I love these threads.
- You're watching a porno and you wonder why he doesn't pass the guard.
- You yell out Gina Carano's name during sex with your girlfriend (or boyfriend).
- You think GSP's accent is sexy.
- You refer to someone getting owned as "getting Fedor'd."
- You refer to goatees as either "Jardine's" or "Abbott's," depending on their length and color.
- You want to meet Rachel Leah so she'll show you fighters' houses.
- You sometimes dream of shining Dana White's head.
- You watch boxing and get annoyed when they don't throw knees in the clinch.
- You have an internal debate about whether you should cover someone's eyes or choke them out while you sneak up on them.
- You imagine Bas Rutten and Stephen Quadros narrating your sexual encounters.
i have laughed out loud 4 times in this thread already.
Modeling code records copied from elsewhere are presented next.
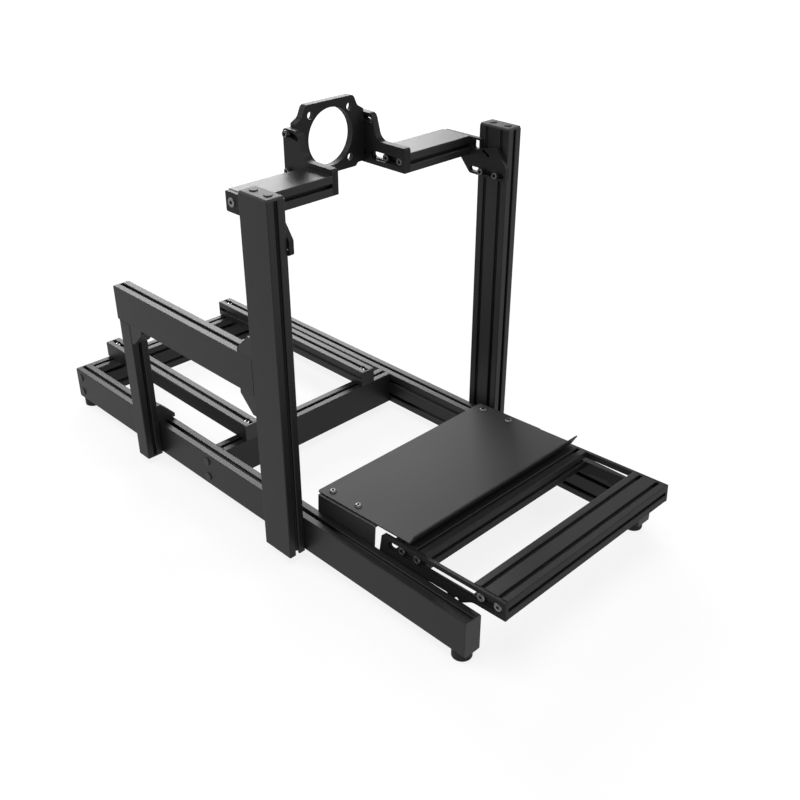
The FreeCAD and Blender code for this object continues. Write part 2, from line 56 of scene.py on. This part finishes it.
MIDDLE = (0.0, 0.0, 0.4)
WHITE = (1.0, 1.0, 1.0, 1.0)

Colour = tuple[float, float, float, float]
Triple = tuple[float, float, float]
Nodes = dict[str, bpy.types.Object]
Ring = list[bmesh.types.BMVert]


class Along(Enum):
    """The direction in which a bar was drawn, as an index of its axis."""

    X = 0
    Y = 1
    Z = 2


class Facing(Enum):
    """The direction in which a screw's head points."""

    RIGHT = (0.0, -1.0, 0.0)
    LEFT = (0.0, 1.0, 0.0)
    UP = (0.0, 0.0, 1.0)


SIDES = (("right", Facing.RIGHT, Facing.LEFT), ("left", Facing.LEFT, Facing.RIGHT))


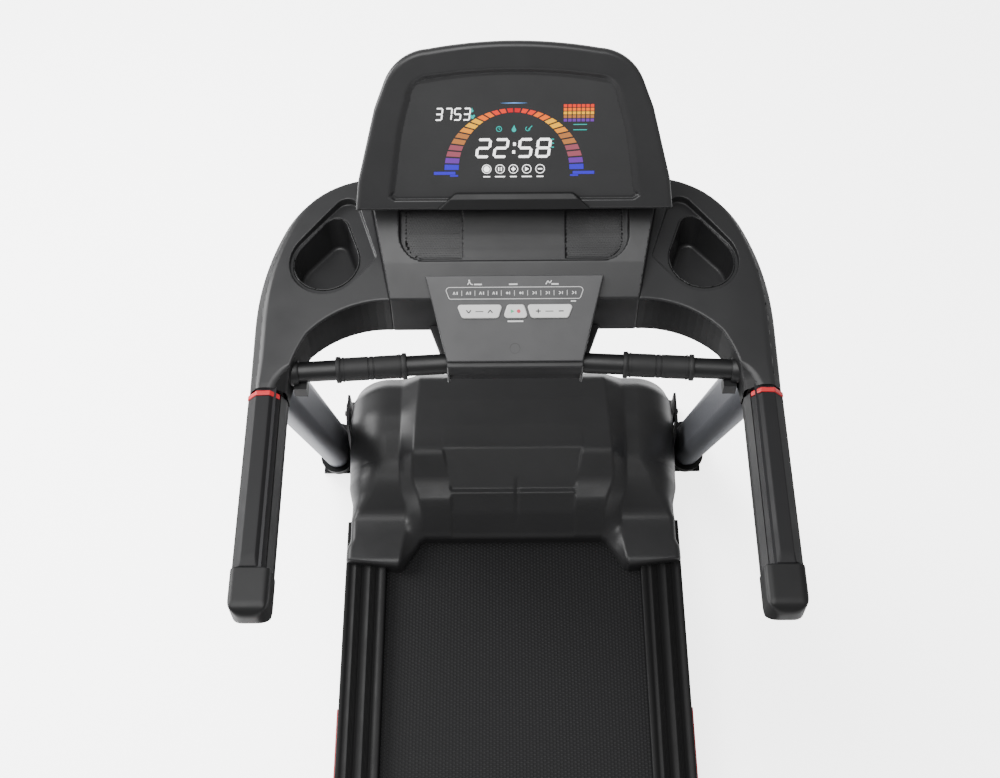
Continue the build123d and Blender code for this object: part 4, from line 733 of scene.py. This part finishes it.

Keep em coming.
- You get super exited when you realise you are the exact same weight and dimensions as miguel torres
- You've practically learnt fluent japanese from watching so many Pride and K-1 shows.
- Just thinking of bas rutten makes you smile
- You think you could take on that huge guy at the bar, because he smokes and would "gas early in the second". When you wake up you realise he flattened you before you even got your hands up. (True story)
- You're looking forward to may 23rd more than your own birthday
- You get audibly exasperated every time you see a brand new member on MMAF make a p4p thread
when you put a heelhook on your girlfriend to wake her up/ or when you are finished 69ing.
Whenever somebody mentions the word liver, your heart breaks because Bas isn't gay
You get a boner when somebody passes guard.
You get a boner when somebody pulls guard.
When you see tall people, you wonder what their reach is.
When you go to Montreal, you ask everybody there if they know who GSP is because you "were imbressed with their berformance."
You give girls rear naked chokes and tell them it will all be over soon.
When you see fights in person, you announce them like you're a color commentator.
- When you get excited when you hear about an axe murderer
- you start to wonder whether your high school maths teacher could beat anderson silva
- you know about a guy who legally changed his name to warhammer
- you hope each morning your woken up by bruce buffer saying ITSSSSS TIMMEEEEE
- you get extremely annoyed when people say rua instead of hua
- And finally when you get frustrated from explaining to all the newbs that bruce lee would not destroy everyone in the ufc with his one inch punch
Note: Nice thread by the way
-You find yourself announcing fights in a Bruce Buffer voice out of nowhere.
-You act and talk like Bruce Buffer while talking to your friends in mid-conversation.
-You get seriously nervous or scared for your favorite fighters before and during a fight.
-You are really freaking out before you have to watch 2 of your favorite fighters fight each other because you want neither to lose.
-You put on 5 oz. gloves and your hands feel much lighter.
-When people are yelling at you at work and you just look at them and smile all while thinking of all the different ways you could choke them out.
-When you realize you weigh the same as Sean Sherk, Donald Cerrone, and Diego Sanchez and you realize you would never stand a chance.
Pretty much everything that I have mentioned either happened to me or I am guilty of doing it.
You're constantly "sizing up" random people you don't even know and visualizing how a fight would go down between the two of you.